→ SET TASK:
Return the material below in full and exactly.

───── COLLECTED DATA ─────

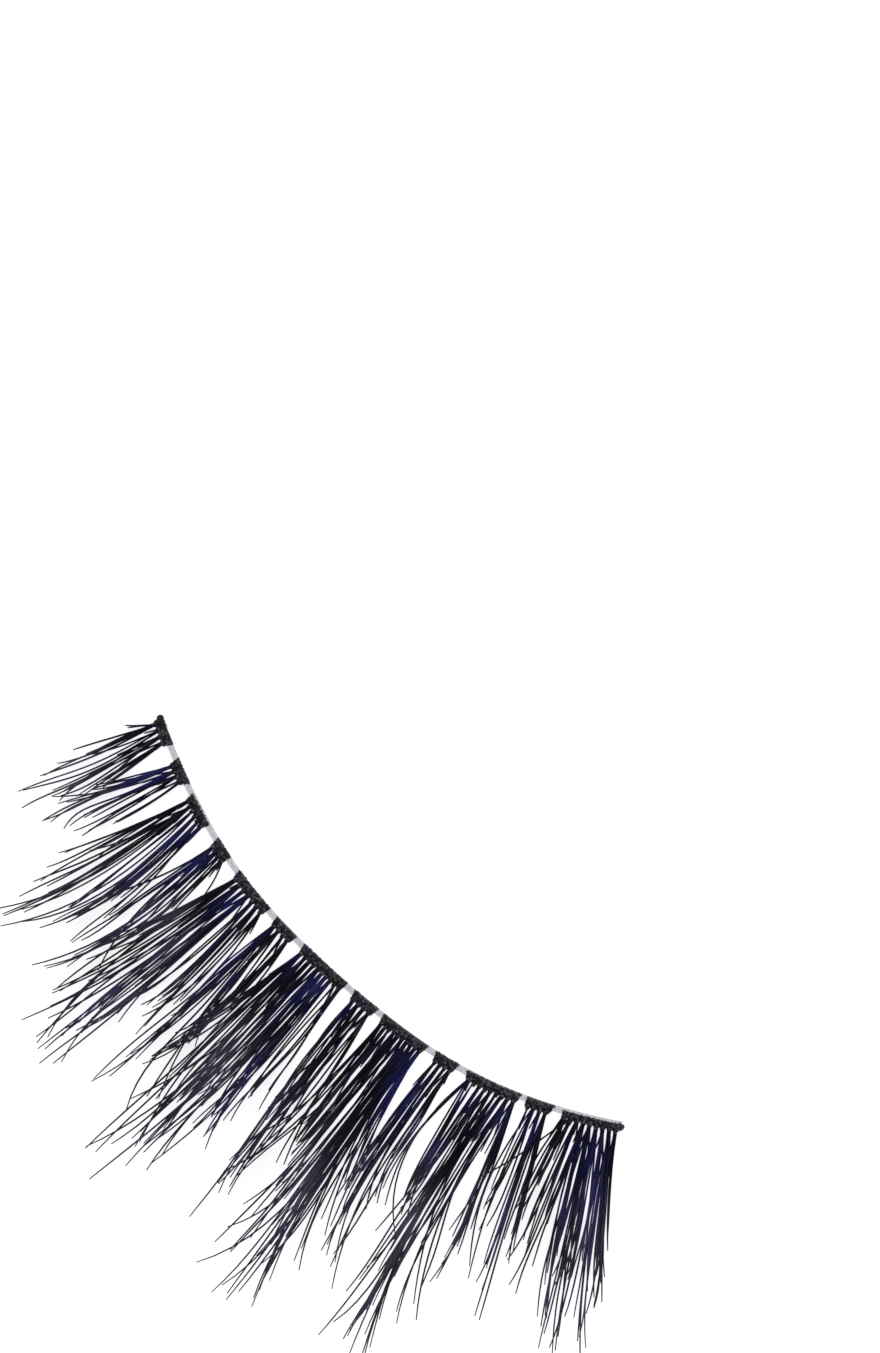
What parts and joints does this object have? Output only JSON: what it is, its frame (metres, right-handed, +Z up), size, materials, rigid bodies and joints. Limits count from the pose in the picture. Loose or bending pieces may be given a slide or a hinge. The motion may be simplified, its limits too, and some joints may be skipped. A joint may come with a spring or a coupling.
{
  "type": "false eyelash strip",
  "caption": "False eyelash strip: a clear curved band with knotted bars, each holding a fan of dark, tapered, upward-curling lashes.",
  "frame": {"origin": "middle of the strip's bounding box, on the surface that it lies on", "axes": "+X along the chord of the band, +Y towards the eyelid side of the band, +Z up from the surface; the lashes point to -Y and their tips curl up to +Z"},
  "size_m": [0.0406, 0.0204, 0.0054],
  "materials": {
    "clear_nylon": "clear, glossy",
    "black_knot_thread": "dark, satin",
    "black_lash_hair": "near-black synthetic hair with deep indigo and plum strands, soft gloss"
  },
  "bodies": {
    "root": {"clear_band": "clear_nylon", "knot_bar_01": "black_knot_thread", "knot_bar_02": "black_knot_thread", "knot_bar_03": "black_knot_thread", "knot_bar_04": "black_knot_thread", "knot_bar_05": "black_knot_thread", "knot_bar_06": "black_knot_thread", "knot_bar_07": "black_knot_thread", "knot_bar_08": "black_knot_thread", "knot_bar_09": "black_knot_thread", "knot_bar_10": "black_knot_thread", "knot_bar_11": "black_knot_thread", "knot_bar_12": "black_knot_thread", "knot_bar_13": "black_knot_thread", "lash_cluster_01": "black_lash_hair", "lash_cluster_02": "black_lash_hair", "lash_cluster_03": "black_lash_hair", "lash_cluster_04": "black_lash_hair", "lash_cluster_05": "black_lash_hair", "lash_cluster_06": "black_lash_hair", "lash_cluster_07": "black_lash_hair", "lash_cluster_08": "black_lash_hair", "lash_cluster_09": "black_lash_hair", "lash_cluster_10": "black_lash_hair", "lash_cluster_11": "black_lash_hair", "lash_cluster_12": "black_lash_hair", "lash_cluster_13": "black_lash_hair"}
  },
  "joints": []
}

─────

→ SOLUTION:
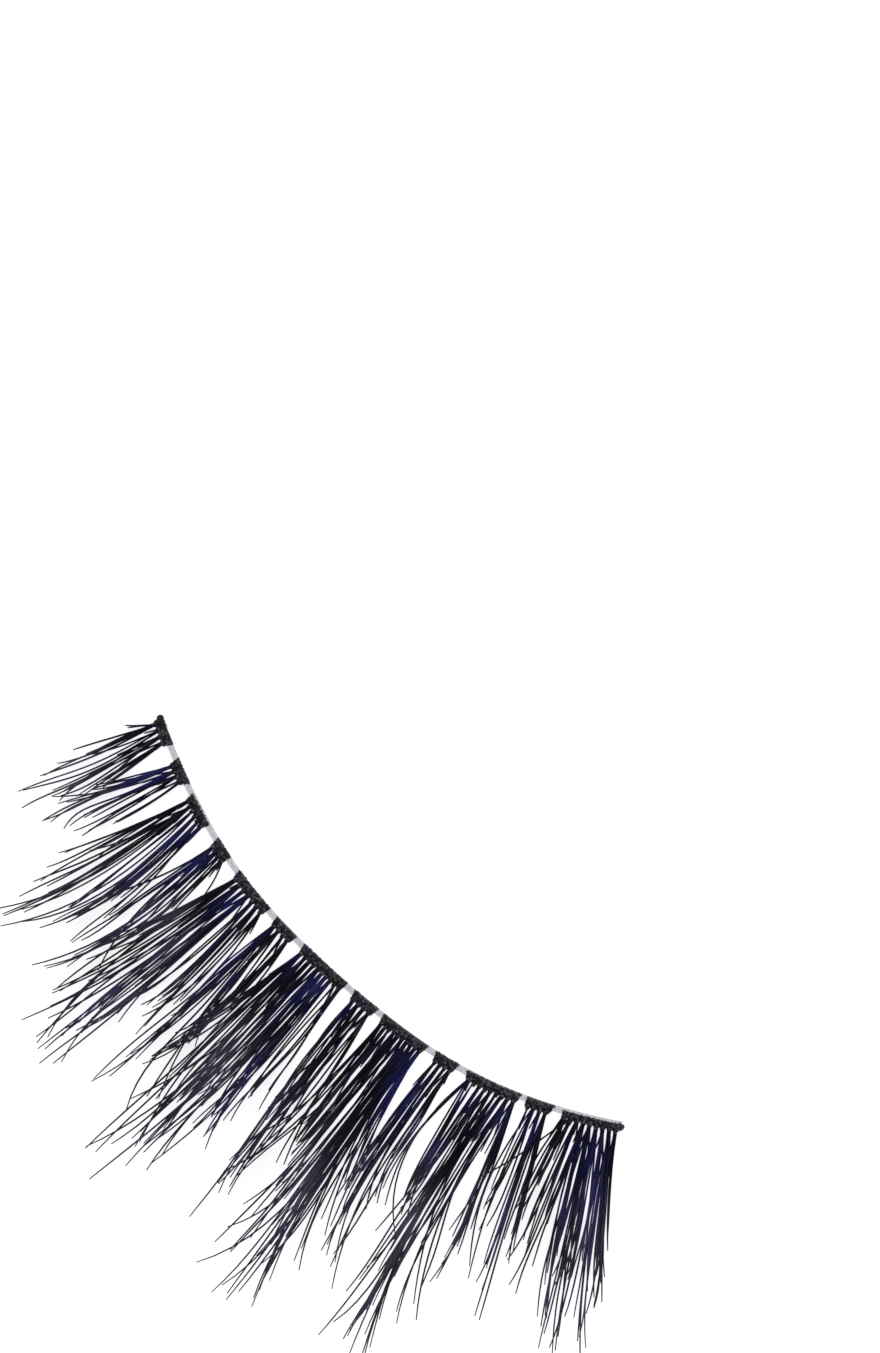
What parts and joints does this object have? Output only JSON: what it is, its frame (metres, right-handed, +Z up), size, materials, rigid bodies and joints. Limits count from the pose in the picture. Loose or bending pieces may be given a slide or a hinge. The motion may be simplified, its limits too, and some joints may be skipped. A joint may come with a spring or a coupling.
{
  "type": "false eyelash strip",
  "caption": "False eyelash strip: a clear curved band with knotted bars, each holding a fan of dark, tapered, upward-curling lashes.",
  "frame": {"origin": "middle of the strip's bounding box, on the surface that it lies on", "axes": "+X along the chord of the band, +Y towards the eyelid side of the band, +Z up from the surface; the lashes point to -Y and their tips curl up to +Z"},
  "size_m": [0.0406, 0.0204, 0.0054],
  "materials": {
    "clear_nylon": "clear, glossy",
    "black_knot_thread": "dark, satin",
    "black_lash_hair": "near-black synthetic hair with deep indigo and plum strands, soft gloss"
  },
  "bodies": {
    "root": {"clear_band": "clear_nylon", "knot_bar_01": "black_knot_thread", "knot_bar_02": "black_knot_thread", "knot_bar_03": "black_knot_thread", "knot_bar_04": "black_knot_thread", "knot_bar_05": "black_knot_thread", "knot_bar_06": "black_knot_thread", "knot_bar_07": "black_knot_thread", "knot_bar_08": "black_knot_thread", "knot_bar_09": "black_knot_thread", "knot_bar_10": "black_knot_thread", "knot_bar_11": "black_knot_thread", "knot_bar_12": "black_knot_thread", "knot_bar_13": "black_knot_thread", "lash_cluster_01": "black_lash_hair", "lash_cluster_02": "black_lash_hair", "lash_cluster_03": "black_lash_hair", "lash_cluster_04": "black_lash_hair", "lash_cluster_05": "black_lash_hair", "lash_cluster_06": "black_lash_hair", "lash_cluster_07": "black_lash_hair", "lash_cluster_08": "black_lash_hair", "lash_cluster_09": "black_lash_hair", "lash_cluster_10": "black_lash_hair", "lash_cluster_11": "black_lash_hair", "lash_cluster_12": "black_lash_hair", "lash_cluster_13": "black_lash_hair"}
  },
  "joints": []
}